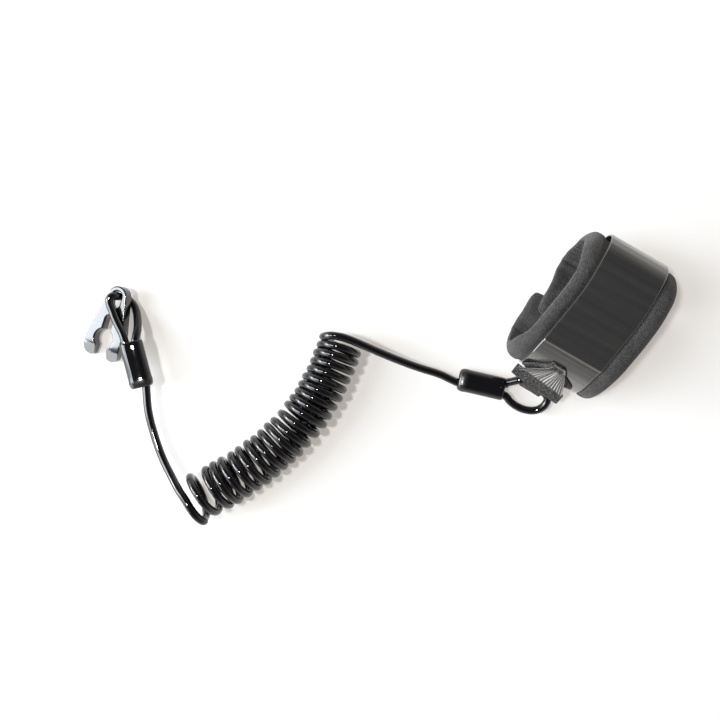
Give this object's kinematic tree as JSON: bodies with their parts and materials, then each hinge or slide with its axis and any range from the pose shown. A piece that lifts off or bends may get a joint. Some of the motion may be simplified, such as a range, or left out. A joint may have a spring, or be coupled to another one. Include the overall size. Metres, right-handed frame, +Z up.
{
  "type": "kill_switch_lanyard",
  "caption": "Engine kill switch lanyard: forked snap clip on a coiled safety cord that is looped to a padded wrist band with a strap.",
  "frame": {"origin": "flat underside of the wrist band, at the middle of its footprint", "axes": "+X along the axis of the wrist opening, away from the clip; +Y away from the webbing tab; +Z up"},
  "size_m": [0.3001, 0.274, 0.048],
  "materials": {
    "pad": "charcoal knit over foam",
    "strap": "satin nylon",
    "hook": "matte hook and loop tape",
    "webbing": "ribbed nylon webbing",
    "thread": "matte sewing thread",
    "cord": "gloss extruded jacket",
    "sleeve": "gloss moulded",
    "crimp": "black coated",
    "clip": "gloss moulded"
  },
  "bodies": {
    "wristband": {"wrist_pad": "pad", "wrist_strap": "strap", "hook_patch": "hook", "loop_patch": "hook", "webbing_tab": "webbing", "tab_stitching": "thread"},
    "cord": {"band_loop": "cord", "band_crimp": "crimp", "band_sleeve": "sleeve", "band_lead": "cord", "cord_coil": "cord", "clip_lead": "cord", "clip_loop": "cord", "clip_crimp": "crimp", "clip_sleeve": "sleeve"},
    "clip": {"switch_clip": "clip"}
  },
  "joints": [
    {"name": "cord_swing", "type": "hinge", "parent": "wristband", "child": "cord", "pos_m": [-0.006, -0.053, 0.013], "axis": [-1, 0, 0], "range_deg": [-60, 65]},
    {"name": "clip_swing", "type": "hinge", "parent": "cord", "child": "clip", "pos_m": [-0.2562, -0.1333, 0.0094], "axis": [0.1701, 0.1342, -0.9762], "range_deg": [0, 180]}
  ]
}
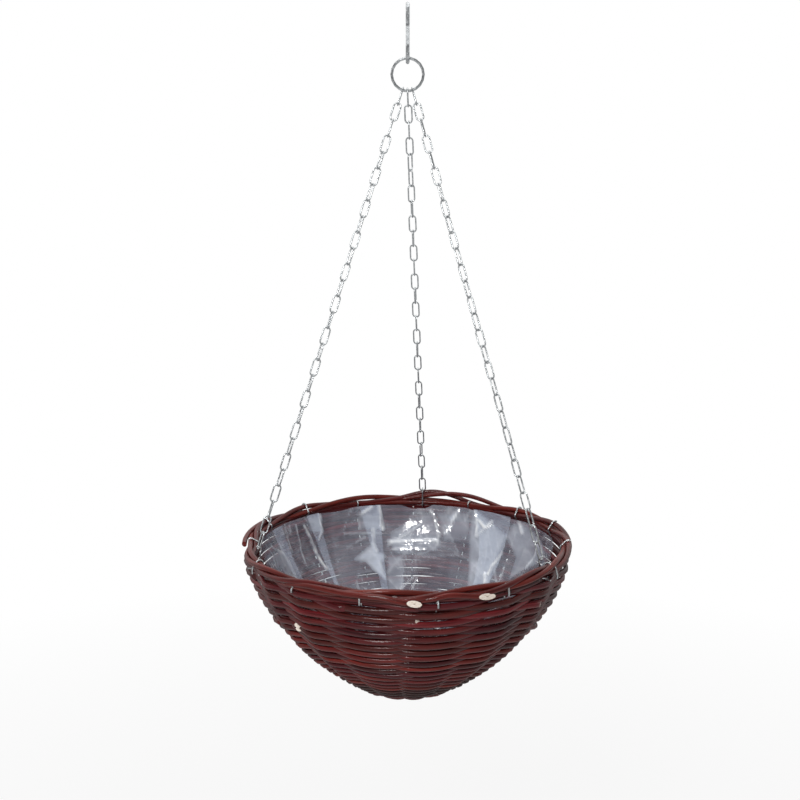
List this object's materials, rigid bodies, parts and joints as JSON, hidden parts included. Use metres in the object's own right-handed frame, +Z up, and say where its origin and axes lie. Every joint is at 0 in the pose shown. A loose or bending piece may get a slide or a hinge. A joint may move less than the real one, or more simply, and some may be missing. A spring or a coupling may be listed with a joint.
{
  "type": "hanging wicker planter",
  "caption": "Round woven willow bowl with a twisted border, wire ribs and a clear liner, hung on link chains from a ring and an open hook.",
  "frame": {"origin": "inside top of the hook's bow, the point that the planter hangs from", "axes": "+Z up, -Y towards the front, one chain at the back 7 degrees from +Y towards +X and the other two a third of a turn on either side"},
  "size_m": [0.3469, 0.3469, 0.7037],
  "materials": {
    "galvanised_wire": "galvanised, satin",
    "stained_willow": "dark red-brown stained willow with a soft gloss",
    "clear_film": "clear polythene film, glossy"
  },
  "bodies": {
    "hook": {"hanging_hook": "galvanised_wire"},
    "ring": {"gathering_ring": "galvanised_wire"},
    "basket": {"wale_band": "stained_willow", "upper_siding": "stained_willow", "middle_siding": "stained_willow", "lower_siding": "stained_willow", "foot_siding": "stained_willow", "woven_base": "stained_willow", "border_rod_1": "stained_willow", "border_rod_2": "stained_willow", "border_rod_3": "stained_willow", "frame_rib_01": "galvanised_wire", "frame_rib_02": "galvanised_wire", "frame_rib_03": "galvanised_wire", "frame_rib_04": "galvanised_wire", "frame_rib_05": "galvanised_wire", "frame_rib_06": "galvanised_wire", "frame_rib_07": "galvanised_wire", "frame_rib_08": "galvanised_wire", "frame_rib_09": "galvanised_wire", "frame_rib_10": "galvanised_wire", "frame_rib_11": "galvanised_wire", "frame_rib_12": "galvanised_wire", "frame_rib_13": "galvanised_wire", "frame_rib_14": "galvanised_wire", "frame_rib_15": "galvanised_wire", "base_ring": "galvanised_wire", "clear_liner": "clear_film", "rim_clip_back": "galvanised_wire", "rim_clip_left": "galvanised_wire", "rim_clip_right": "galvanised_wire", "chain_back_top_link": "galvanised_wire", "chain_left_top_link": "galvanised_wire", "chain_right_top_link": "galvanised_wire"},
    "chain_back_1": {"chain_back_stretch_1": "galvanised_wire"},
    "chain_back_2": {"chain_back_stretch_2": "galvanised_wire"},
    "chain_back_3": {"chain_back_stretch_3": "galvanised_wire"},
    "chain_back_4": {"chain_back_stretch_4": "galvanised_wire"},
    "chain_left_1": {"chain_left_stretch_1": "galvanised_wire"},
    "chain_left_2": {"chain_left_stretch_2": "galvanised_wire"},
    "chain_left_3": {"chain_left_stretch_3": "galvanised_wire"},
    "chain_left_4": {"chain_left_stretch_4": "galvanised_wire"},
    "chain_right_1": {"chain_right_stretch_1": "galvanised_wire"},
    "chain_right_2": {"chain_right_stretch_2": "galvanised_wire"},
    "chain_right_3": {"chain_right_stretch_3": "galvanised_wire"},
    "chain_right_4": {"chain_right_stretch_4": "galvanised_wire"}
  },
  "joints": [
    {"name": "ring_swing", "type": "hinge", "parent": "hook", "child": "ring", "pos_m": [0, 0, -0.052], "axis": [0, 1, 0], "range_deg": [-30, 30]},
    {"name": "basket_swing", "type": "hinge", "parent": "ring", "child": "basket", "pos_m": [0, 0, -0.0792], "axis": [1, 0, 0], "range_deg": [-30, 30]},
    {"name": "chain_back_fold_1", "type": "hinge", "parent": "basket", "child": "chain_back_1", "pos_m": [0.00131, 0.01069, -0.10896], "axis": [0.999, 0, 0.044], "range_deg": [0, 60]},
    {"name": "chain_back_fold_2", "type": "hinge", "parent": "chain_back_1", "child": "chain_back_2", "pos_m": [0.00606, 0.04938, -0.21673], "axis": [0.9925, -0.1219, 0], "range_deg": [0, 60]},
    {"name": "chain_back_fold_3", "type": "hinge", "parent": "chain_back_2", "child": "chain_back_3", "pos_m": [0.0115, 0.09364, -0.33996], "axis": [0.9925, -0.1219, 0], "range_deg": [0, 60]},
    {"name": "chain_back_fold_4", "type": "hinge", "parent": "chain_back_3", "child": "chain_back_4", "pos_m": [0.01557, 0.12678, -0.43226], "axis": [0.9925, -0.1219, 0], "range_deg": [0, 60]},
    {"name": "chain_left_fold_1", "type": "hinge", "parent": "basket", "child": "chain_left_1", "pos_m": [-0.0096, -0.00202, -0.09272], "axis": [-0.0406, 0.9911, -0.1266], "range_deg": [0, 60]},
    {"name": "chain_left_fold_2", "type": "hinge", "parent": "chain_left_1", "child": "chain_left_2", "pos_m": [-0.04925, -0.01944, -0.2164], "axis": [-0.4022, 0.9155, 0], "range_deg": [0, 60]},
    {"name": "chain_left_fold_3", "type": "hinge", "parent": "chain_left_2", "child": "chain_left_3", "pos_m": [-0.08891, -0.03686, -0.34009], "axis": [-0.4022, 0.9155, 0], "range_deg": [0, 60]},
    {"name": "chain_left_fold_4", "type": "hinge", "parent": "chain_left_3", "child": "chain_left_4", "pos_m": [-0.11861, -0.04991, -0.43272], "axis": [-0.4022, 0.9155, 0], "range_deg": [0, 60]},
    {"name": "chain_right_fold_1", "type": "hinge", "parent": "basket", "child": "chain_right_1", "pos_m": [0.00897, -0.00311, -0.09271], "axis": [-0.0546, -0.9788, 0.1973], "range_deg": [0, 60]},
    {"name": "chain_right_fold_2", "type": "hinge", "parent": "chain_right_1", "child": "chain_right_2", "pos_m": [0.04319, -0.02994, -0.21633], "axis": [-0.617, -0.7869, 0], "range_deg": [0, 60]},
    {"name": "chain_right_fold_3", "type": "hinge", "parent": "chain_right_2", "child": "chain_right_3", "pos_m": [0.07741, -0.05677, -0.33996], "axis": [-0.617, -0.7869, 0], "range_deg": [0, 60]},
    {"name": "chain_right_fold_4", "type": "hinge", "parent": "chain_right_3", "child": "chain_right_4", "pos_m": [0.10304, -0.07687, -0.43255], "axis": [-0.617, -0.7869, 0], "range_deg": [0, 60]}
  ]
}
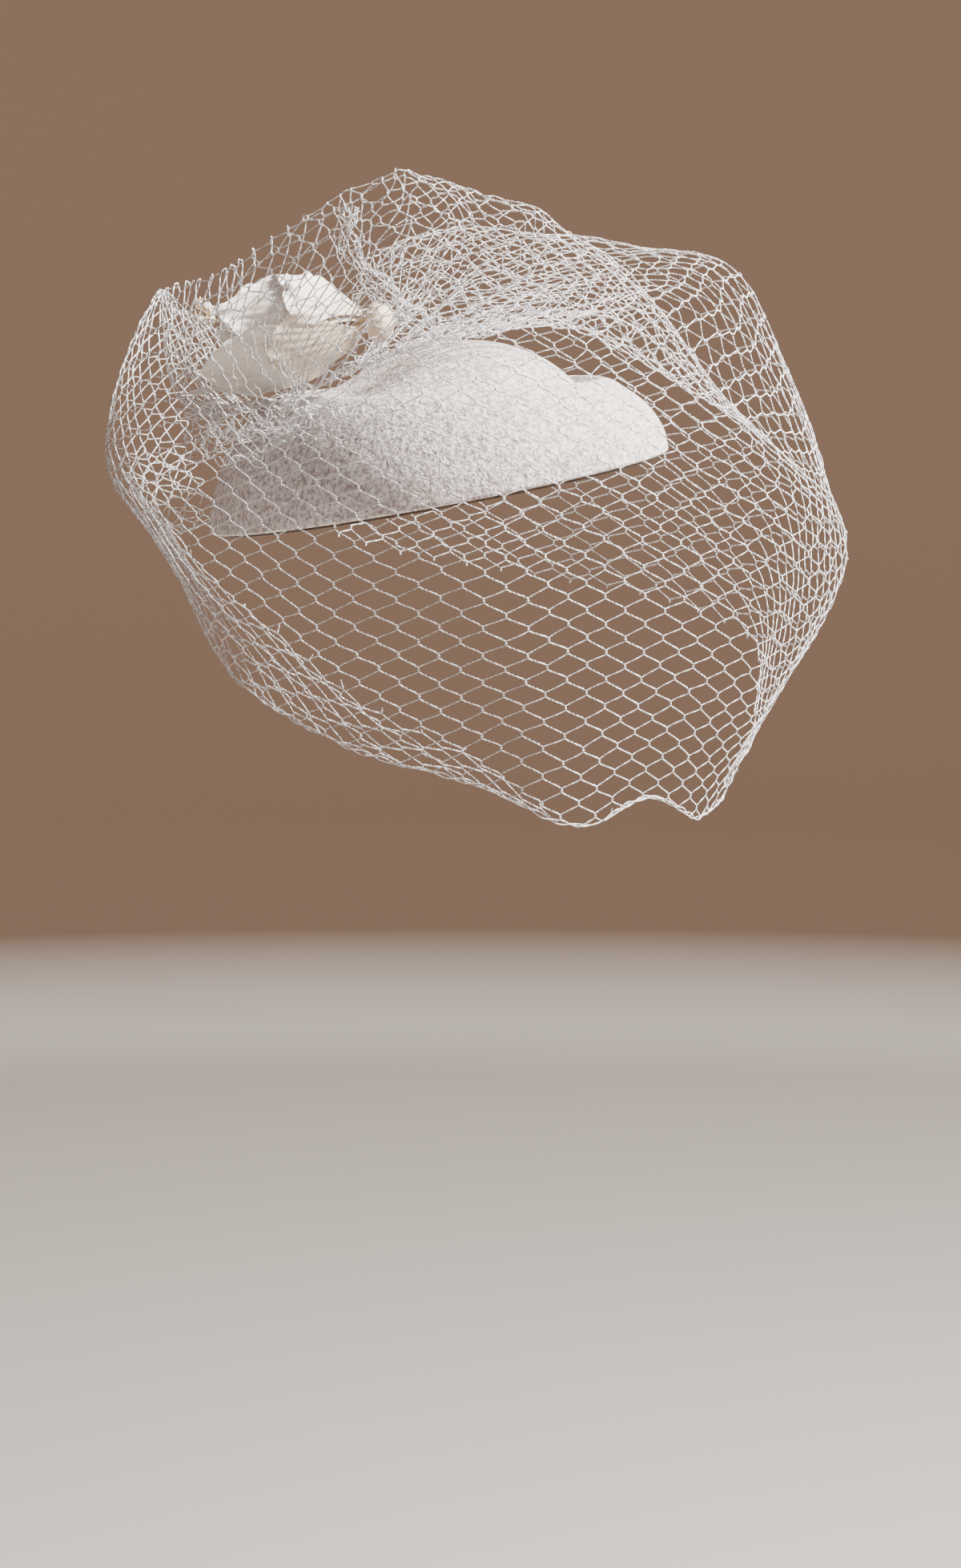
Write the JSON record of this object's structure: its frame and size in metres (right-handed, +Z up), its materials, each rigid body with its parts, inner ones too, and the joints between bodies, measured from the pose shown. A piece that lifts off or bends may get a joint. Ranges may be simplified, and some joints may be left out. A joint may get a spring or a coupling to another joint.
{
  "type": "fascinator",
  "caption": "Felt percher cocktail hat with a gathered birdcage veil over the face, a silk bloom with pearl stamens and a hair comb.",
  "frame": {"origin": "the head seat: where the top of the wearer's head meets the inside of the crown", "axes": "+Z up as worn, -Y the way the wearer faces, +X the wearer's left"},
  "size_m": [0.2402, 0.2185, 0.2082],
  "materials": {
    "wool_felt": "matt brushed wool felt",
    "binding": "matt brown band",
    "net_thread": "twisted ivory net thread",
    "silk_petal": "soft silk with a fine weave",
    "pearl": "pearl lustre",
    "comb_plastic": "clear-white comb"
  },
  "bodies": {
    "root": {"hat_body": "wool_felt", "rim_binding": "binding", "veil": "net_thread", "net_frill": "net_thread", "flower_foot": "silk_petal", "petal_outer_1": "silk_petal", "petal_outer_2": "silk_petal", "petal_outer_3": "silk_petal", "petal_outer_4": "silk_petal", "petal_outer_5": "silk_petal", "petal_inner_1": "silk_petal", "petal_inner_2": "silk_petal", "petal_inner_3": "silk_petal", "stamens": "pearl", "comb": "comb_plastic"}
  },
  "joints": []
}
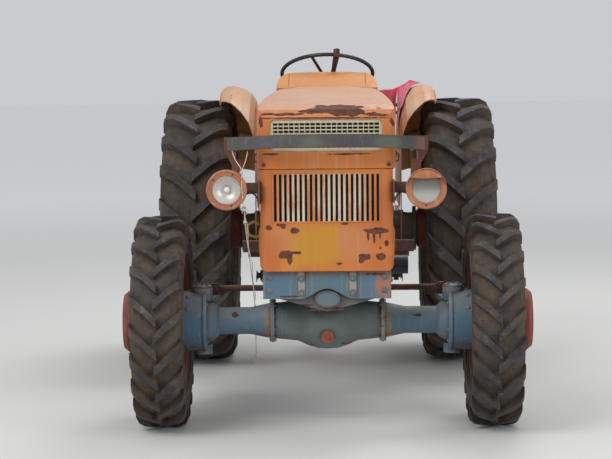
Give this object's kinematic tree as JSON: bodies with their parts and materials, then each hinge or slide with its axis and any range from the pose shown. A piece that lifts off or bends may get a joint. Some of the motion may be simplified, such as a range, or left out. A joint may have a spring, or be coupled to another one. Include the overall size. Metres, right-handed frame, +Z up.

Instructions for the task
Repeat exactly the lines from the one containing "Write the JSON" through the last line of the records above, both included, and nothing else.

Reply
Write the JSON record of this object's structure: its frame and size in metres (right-handed, +Z up), its materials, each rigid body with its parts, inner ones too, and the joints between bodies, measured from the pose shown. A piece that lifts off or bends may get a joint. Ranges may be simplified, and some joints may be left out. A joint may get a spring or a coupling to another joint.
{
  "type": "fascinator",
  "caption": "Felt percher cocktail hat with a gathered birdcage veil over the face, a silk bloom with pearl stamens and a hair comb.",
  "frame": {"origin": "the head seat: where the top of the wearer's head meets the inside of the crown", "axes": "+Z up as worn, -Y the way the wearer faces, +X the wearer's left"},
  "size_m": [0.2402, 0.2185, 0.2082],
  "materials": {
    "wool_felt": "matt brushed wool felt",
    "binding": "matt brown band",
    "net_thread": "twisted ivory net thread",
    "silk_petal": "soft silk with a fine weave",
    "pearl": "pearl lustre",
    "comb_plastic": "clear-white comb"
  },
  "bodies": {
    "root": {"hat_body": "wool_felt", "rim_binding": "binding", "veil": "net_thread", "net_frill": "net_thread", "flower_foot": "silk_petal", "petal_outer_1": "silk_petal", "petal_outer_2": "silk_petal", "petal_outer_3": "silk_petal", "petal_outer_4": "silk_petal", "petal_outer_5": "silk_petal", "petal_inner_1": "silk_petal", "petal_inner_2": "silk_petal", "petal_inner_3": "silk_petal", "stamens": "pearl", "comb": "comb_plastic"}
  },
  "joints": []
}
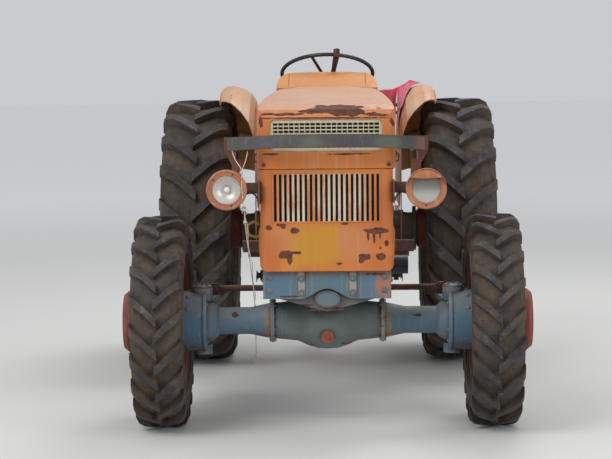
Give this object's kinematic tree as JSON: bodies with their parts and materials, then each hinge or slide with its axis and any range from the pose shown. A piece that lifts off or bends may get a joint. Some of the motion may be simplified, such as a range, or left out. A joint may have a spring, or be coupled to another one. Include the overall size. Metres, right-handed frame, +Z up.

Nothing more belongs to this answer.